Return, exactly as written, the lines from the one containing "Write part 3" through the one containing "FLESH_SPAN = 20", with both ends included.
-------- SUPPLIED MATERIAL --------
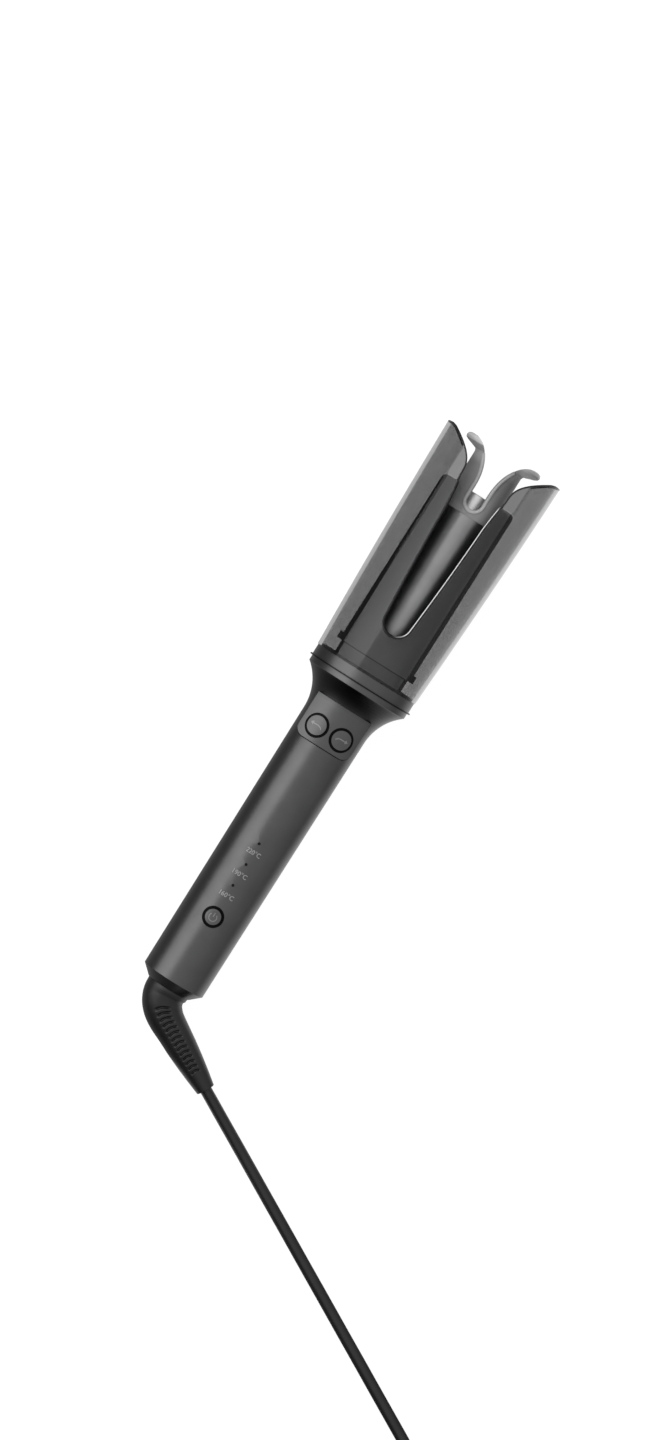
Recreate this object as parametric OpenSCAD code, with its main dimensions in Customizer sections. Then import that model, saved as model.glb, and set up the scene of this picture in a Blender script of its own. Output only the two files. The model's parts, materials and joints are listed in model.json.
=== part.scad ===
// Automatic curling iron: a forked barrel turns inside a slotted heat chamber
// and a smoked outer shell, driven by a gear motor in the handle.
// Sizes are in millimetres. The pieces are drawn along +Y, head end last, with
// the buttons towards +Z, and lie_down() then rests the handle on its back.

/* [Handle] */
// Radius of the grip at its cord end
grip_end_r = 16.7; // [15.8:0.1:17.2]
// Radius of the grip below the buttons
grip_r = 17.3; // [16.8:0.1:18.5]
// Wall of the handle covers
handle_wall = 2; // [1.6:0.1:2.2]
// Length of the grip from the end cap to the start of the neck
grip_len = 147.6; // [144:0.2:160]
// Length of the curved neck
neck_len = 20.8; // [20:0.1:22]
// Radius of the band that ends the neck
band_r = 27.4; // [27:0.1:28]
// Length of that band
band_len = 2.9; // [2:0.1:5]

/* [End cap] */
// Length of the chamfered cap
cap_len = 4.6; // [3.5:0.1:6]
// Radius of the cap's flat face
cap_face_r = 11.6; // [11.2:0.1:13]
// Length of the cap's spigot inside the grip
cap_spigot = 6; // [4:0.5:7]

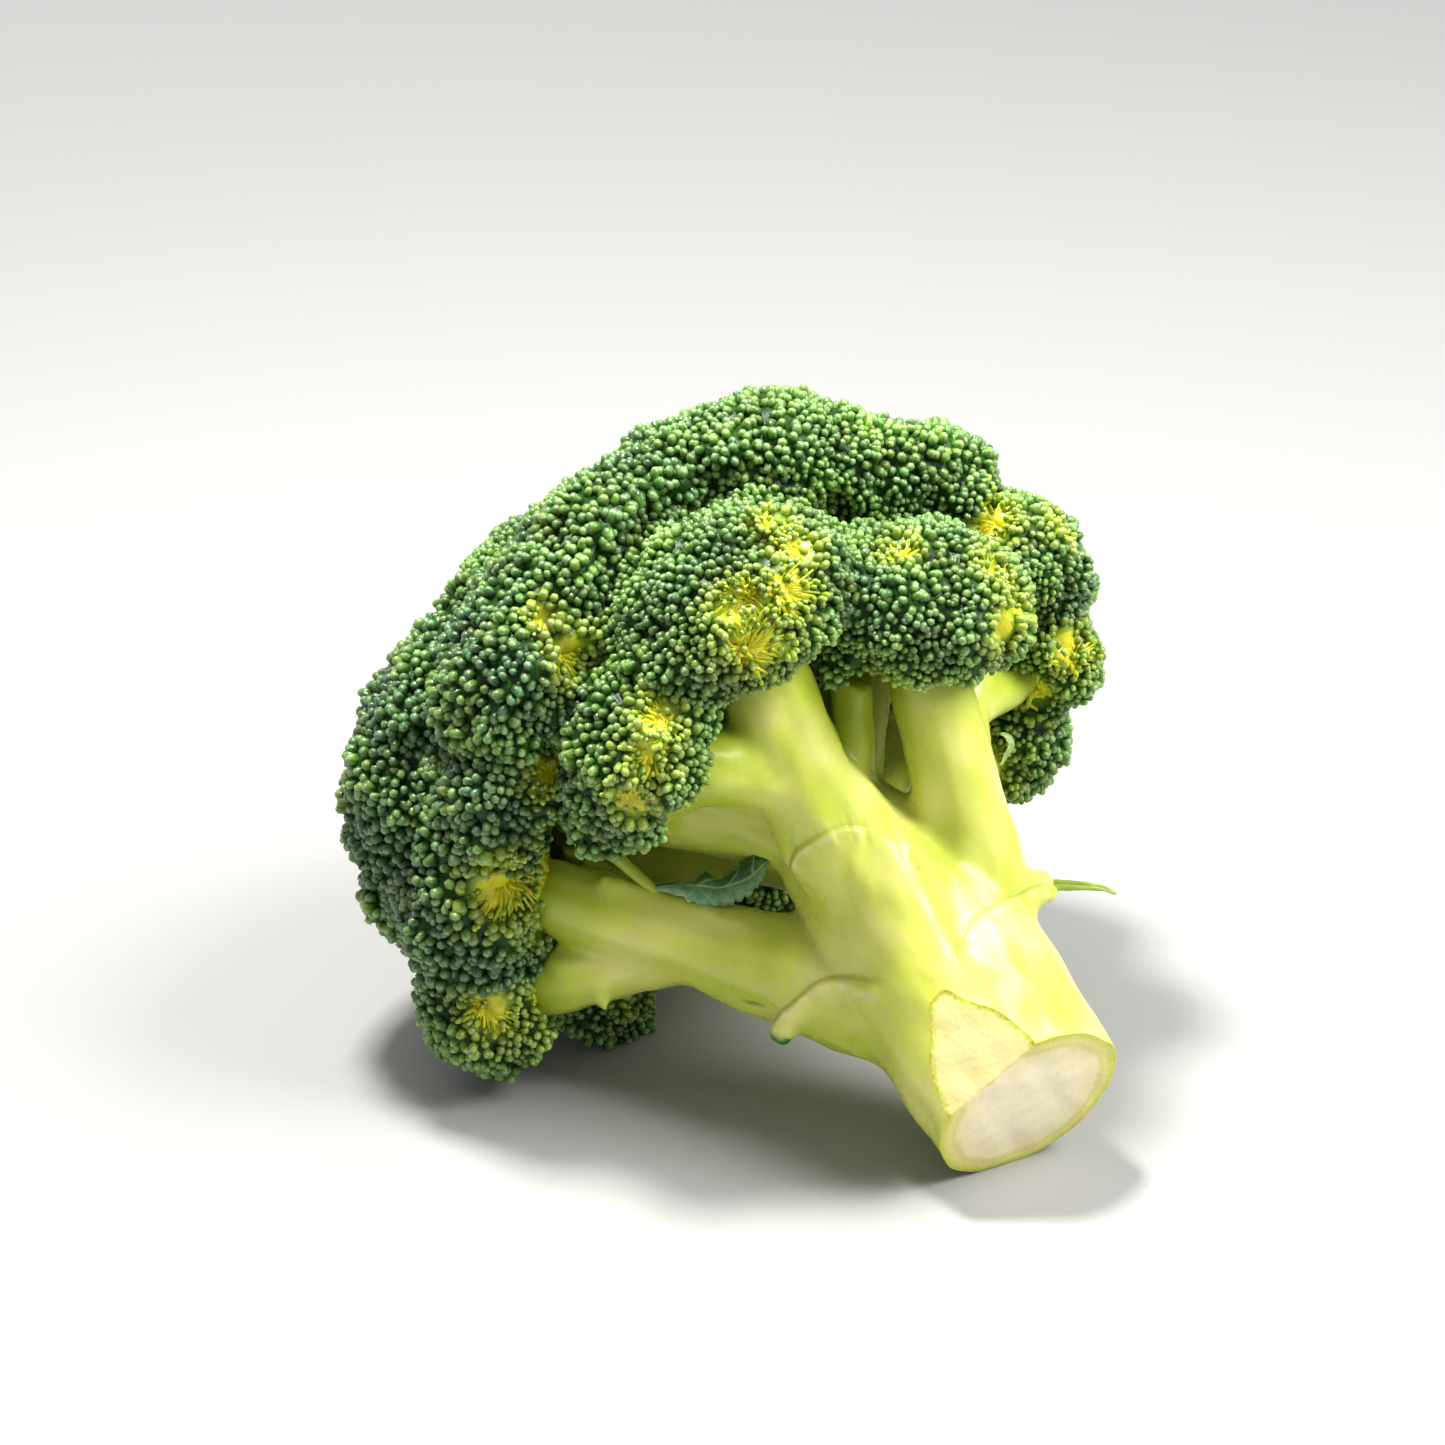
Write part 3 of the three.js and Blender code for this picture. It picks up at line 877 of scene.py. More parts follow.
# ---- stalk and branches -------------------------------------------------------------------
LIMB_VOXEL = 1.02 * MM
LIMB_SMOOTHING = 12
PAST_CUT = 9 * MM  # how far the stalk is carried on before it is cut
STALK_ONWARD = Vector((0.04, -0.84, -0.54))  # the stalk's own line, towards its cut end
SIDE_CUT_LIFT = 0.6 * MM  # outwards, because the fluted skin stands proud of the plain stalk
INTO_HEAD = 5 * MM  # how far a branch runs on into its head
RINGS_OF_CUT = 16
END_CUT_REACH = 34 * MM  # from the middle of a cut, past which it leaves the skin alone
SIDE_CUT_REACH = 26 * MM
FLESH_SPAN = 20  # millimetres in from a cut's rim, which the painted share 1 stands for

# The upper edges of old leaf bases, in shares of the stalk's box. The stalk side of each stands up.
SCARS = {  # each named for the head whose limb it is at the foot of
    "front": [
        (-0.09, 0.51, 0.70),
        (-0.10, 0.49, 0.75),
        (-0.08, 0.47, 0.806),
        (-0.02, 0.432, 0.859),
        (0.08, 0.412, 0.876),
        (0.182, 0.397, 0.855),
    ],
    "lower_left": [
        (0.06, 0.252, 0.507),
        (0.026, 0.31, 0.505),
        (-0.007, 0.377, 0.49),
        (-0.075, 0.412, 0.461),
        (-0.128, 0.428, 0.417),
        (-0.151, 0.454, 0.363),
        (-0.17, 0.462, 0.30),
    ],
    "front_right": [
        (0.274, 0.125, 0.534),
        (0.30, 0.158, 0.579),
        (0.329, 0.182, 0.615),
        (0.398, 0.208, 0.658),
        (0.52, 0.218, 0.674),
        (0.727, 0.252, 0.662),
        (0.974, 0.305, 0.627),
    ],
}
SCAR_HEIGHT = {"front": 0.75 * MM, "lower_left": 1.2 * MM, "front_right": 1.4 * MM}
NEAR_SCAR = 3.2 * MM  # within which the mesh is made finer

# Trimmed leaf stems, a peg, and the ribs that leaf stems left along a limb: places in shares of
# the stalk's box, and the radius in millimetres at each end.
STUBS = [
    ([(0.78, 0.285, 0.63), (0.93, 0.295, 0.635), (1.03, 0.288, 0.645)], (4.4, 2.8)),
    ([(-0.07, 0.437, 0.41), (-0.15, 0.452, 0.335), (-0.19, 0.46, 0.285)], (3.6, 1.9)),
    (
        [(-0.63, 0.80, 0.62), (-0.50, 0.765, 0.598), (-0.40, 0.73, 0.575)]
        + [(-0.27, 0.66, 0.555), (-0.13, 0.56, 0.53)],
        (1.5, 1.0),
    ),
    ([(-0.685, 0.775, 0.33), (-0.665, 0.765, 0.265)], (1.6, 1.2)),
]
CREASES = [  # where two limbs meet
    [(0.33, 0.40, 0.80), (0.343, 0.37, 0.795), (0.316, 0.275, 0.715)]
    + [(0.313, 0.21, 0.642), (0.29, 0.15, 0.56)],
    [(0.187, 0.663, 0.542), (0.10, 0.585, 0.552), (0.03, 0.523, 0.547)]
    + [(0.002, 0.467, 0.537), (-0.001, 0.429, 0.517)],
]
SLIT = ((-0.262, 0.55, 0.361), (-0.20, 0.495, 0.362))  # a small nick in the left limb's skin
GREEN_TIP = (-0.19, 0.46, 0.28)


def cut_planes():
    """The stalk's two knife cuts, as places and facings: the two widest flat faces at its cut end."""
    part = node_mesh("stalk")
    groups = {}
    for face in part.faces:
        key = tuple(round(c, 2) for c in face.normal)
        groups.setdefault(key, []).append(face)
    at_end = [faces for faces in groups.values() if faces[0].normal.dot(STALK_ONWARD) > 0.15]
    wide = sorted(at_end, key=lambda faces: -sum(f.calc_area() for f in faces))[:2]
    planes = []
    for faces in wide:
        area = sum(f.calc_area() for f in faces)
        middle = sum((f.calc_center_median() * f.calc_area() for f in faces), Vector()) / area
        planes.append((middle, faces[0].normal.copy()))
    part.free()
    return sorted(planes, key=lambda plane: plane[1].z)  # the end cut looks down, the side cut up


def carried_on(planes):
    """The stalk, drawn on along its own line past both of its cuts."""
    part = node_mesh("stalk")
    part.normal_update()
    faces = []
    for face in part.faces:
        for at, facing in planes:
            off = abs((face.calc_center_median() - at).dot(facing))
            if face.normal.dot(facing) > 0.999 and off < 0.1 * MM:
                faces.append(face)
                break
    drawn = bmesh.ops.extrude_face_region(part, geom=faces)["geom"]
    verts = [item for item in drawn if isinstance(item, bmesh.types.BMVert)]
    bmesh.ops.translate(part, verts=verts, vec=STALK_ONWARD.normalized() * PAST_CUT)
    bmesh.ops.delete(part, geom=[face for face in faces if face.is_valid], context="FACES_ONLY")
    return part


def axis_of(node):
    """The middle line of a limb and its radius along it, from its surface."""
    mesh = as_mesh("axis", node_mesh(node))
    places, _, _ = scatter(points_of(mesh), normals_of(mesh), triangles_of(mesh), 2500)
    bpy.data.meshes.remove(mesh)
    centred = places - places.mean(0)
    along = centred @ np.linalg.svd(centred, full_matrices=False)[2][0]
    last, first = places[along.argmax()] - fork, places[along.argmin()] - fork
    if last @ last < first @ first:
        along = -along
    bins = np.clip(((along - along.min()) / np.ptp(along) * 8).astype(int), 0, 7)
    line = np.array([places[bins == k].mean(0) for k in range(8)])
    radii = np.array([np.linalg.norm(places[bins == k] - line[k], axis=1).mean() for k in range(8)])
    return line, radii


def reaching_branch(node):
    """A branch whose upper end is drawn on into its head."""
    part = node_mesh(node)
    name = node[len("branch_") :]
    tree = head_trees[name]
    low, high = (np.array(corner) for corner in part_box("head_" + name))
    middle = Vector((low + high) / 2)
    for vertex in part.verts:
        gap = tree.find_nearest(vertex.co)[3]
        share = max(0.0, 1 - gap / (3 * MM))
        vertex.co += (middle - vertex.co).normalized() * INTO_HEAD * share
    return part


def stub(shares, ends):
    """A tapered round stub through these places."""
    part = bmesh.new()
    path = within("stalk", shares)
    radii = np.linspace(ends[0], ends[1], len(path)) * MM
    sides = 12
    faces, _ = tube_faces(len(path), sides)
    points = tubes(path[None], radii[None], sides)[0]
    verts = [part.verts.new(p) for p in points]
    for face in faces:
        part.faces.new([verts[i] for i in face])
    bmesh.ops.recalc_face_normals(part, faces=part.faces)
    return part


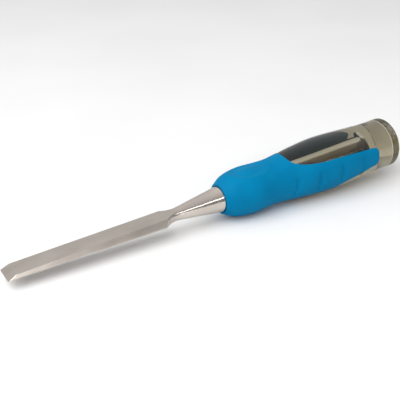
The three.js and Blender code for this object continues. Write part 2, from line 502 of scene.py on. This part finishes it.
--------
#### SOLUTION
Write part 3 of the three.js and Blender code for this picture. It picks up at line 877 of scene.py. More parts follow.
# ---- stalk and branches -------------------------------------------------------------------
LIMB_VOXEL = 1.02 * MM
LIMB_SMOOTHING = 12
PAST_CUT = 9 * MM  # how far the stalk is carried on before it is cut
STALK_ONWARD = Vector((0.04, -0.84, -0.54))  # the stalk's own line, towards its cut end
SIDE_CUT_LIFT = 0.6 * MM  # outwards, because the fluted skin stands proud of the plain stalk
INTO_HEAD = 5 * MM  # how far a branch runs on into its head
RINGS_OF_CUT = 16
END_CUT_REACH = 34 * MM  # from the middle of a cut, past which it leaves the skin alone
SIDE_CUT_REACH = 26 * MM
FLESH_SPAN = 20  # millimetres in from a cut's rim, which the painted share 1 stands for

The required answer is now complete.